Locate every line that holds the string "this" and copy it.
*** SUPPLIED DATA ***
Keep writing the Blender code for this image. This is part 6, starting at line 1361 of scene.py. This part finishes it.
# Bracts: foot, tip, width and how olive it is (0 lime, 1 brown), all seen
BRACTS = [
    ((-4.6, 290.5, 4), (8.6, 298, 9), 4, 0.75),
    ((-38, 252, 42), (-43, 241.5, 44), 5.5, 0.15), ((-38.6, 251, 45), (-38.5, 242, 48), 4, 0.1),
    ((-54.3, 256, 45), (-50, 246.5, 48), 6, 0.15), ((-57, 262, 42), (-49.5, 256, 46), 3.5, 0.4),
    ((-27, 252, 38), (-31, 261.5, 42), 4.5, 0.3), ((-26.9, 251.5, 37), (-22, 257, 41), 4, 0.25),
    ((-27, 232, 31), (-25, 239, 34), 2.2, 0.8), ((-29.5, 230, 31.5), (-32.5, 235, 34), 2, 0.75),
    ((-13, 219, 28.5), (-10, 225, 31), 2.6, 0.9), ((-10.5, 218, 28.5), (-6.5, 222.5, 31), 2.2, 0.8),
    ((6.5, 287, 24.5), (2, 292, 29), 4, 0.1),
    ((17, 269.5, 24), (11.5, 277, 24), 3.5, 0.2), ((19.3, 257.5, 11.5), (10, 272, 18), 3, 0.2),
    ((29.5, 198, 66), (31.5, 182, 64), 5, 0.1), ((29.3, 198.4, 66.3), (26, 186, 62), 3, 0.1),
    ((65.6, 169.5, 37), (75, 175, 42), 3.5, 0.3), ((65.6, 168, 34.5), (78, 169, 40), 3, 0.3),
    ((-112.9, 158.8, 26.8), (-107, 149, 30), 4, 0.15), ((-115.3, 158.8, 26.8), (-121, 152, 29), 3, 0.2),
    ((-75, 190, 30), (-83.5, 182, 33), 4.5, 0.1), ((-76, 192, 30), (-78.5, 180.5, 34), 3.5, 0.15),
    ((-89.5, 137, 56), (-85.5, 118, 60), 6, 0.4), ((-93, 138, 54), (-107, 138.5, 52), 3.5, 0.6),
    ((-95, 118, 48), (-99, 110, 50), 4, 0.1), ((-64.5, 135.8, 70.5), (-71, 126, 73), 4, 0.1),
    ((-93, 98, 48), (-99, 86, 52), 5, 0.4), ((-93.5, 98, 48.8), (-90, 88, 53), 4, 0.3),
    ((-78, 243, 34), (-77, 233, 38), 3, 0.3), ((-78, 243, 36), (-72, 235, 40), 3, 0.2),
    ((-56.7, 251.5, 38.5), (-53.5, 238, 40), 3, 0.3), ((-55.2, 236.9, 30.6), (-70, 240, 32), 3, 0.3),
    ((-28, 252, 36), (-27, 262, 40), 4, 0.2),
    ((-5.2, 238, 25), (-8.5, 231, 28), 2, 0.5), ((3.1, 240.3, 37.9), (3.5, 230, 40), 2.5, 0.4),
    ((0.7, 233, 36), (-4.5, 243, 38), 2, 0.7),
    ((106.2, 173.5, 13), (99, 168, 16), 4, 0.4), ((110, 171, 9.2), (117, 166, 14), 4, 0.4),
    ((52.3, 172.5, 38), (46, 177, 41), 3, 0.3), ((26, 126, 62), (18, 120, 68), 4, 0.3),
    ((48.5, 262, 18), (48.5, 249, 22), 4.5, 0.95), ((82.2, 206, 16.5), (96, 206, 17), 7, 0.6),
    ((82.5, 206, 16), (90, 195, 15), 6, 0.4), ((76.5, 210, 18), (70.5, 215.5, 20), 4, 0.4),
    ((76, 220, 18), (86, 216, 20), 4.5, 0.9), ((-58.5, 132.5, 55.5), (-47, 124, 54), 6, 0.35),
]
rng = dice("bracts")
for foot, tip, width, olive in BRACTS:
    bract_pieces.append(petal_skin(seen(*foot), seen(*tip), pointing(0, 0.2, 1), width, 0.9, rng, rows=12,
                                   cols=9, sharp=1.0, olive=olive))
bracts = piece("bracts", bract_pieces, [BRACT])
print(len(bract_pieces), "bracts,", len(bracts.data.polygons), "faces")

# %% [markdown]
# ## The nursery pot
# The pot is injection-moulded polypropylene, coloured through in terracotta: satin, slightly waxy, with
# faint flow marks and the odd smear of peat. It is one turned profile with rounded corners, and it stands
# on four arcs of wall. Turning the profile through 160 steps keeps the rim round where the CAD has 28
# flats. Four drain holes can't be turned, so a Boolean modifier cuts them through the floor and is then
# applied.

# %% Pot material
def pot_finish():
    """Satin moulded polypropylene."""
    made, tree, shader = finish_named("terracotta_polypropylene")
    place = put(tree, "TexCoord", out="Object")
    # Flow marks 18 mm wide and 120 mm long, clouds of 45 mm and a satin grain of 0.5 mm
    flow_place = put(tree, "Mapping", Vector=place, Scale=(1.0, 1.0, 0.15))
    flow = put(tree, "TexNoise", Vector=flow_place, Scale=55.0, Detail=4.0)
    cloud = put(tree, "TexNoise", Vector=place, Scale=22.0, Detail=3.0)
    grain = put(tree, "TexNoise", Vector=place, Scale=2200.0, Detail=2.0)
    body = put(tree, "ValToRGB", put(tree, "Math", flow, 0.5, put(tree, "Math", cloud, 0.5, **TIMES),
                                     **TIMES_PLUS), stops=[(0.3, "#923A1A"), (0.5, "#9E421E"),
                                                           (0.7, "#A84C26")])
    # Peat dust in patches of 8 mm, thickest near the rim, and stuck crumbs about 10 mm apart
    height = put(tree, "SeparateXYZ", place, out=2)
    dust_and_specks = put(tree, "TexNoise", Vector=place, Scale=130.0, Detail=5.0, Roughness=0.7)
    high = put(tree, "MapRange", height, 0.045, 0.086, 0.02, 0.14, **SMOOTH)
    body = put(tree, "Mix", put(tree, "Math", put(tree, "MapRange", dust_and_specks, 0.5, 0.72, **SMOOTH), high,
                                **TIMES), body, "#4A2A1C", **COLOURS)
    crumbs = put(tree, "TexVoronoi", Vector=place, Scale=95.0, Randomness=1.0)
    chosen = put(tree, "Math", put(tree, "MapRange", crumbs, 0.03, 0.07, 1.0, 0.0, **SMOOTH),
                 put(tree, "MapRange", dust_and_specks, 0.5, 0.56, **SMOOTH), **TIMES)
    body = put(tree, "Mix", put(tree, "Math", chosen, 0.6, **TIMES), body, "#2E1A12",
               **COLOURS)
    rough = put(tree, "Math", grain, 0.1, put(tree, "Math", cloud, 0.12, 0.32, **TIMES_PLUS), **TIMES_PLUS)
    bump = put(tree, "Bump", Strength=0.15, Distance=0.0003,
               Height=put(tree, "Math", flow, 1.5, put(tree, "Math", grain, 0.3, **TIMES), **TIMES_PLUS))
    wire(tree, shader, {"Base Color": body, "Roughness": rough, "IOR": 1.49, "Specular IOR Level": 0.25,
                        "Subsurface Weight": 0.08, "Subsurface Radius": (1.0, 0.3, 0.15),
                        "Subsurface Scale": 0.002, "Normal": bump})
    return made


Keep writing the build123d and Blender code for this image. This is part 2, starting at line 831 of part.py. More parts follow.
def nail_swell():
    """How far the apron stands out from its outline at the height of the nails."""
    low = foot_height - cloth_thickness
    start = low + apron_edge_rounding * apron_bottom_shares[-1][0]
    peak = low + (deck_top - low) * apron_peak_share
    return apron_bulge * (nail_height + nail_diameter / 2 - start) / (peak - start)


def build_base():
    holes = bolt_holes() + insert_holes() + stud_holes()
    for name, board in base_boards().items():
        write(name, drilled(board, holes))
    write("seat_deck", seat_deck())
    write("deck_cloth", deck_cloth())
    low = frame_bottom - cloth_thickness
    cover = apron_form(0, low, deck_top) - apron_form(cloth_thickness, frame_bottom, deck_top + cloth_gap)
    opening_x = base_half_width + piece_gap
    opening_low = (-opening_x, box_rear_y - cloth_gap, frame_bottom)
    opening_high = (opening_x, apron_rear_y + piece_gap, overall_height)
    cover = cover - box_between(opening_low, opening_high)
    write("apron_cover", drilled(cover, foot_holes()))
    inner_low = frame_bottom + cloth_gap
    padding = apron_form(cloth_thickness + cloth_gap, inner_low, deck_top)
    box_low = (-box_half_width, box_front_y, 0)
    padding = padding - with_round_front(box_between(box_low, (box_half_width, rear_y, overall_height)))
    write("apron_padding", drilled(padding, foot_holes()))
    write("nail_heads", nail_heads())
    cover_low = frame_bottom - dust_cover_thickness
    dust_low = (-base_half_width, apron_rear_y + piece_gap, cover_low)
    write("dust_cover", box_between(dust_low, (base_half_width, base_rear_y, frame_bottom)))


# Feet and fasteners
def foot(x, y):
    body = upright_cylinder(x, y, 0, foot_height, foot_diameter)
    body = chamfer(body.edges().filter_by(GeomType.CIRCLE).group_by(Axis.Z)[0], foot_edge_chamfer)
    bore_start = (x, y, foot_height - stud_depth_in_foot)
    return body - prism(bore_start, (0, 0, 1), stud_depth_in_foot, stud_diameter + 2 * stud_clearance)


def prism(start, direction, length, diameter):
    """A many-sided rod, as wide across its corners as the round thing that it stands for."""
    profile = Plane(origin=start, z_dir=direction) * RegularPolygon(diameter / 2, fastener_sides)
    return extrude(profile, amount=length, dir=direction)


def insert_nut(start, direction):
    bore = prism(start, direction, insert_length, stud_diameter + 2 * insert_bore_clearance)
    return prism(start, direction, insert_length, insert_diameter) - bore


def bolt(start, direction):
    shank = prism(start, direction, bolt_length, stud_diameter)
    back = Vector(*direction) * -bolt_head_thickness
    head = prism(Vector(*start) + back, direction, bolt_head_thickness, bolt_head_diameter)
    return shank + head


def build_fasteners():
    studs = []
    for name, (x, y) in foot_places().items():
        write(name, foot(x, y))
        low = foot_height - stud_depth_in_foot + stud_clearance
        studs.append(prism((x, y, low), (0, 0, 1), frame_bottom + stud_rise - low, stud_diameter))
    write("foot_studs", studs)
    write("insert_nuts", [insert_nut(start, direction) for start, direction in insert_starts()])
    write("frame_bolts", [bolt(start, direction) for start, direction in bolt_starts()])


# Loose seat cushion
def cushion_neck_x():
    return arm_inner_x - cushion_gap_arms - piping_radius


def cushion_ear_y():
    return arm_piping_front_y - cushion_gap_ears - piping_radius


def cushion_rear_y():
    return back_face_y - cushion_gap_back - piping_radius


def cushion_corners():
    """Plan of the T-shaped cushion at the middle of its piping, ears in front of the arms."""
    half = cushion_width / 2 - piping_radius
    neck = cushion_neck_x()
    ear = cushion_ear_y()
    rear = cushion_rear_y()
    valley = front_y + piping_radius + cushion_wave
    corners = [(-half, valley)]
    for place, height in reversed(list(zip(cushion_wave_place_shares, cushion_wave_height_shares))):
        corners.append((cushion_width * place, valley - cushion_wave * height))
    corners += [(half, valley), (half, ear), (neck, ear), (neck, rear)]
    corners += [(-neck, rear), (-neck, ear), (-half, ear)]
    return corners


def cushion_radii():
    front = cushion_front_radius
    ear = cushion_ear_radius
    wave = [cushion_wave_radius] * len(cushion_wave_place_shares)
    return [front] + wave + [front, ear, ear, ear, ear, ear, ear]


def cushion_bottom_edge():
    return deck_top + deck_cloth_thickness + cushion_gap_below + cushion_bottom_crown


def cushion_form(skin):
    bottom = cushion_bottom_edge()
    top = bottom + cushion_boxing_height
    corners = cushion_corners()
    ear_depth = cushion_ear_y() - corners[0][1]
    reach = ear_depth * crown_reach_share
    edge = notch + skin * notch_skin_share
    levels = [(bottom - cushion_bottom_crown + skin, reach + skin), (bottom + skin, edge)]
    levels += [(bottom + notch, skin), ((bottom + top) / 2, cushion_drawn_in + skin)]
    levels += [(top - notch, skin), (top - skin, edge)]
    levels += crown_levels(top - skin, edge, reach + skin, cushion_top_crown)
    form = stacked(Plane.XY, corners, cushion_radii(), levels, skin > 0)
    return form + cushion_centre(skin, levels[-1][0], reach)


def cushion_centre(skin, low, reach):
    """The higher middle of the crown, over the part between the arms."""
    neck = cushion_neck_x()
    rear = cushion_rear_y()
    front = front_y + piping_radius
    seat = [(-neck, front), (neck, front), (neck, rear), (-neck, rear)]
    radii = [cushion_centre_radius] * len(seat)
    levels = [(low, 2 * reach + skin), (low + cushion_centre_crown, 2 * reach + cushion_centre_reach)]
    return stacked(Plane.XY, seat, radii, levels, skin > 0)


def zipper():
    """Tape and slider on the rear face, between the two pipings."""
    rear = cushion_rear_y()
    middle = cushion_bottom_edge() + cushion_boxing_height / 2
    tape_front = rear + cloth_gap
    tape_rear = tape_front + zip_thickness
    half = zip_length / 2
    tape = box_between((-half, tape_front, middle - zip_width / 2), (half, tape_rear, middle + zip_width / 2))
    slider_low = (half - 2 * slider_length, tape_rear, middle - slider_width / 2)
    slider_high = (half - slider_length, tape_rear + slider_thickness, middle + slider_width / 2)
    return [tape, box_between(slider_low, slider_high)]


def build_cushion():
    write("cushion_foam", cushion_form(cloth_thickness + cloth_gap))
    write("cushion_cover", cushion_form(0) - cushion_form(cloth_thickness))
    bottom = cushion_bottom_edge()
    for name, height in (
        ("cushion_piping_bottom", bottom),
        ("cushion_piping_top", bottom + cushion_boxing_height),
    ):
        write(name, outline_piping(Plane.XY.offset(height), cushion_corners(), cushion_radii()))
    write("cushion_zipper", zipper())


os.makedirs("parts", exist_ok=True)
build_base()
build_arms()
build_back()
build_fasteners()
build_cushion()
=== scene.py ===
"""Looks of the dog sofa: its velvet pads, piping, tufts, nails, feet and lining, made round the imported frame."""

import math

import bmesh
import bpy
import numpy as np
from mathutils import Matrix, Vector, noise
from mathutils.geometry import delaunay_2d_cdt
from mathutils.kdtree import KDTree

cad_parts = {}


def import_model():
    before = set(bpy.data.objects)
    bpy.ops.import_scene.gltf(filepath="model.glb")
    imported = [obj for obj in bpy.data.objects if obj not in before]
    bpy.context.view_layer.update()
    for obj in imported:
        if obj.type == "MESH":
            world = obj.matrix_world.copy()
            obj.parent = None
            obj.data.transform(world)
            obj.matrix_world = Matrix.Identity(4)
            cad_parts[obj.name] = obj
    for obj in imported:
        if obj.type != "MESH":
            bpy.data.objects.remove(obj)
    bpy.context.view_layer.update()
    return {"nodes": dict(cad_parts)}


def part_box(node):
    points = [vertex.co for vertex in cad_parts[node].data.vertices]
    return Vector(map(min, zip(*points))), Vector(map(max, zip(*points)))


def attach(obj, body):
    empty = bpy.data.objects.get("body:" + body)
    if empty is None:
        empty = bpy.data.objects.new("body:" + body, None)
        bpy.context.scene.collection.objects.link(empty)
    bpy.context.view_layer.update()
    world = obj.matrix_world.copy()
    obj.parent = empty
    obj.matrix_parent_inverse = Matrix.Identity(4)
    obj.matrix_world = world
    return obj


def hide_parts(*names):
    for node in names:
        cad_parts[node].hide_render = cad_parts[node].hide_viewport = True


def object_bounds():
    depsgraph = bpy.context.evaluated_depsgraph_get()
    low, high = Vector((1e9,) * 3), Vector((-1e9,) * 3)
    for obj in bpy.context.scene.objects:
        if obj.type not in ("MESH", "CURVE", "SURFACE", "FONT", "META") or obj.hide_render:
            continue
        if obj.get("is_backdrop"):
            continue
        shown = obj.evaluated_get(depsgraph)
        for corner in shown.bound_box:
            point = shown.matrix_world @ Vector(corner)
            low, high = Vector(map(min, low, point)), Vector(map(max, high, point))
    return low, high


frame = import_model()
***
ANSWER TO THE PROBLEM:
Keep writing the Blender code for this image. This is part 6, starting at line 1361 of scene.py. This part finishes it.
Keep writing the build123d and Blender code for this image. This is part 2, starting at line 831 of part.py. More parts follow.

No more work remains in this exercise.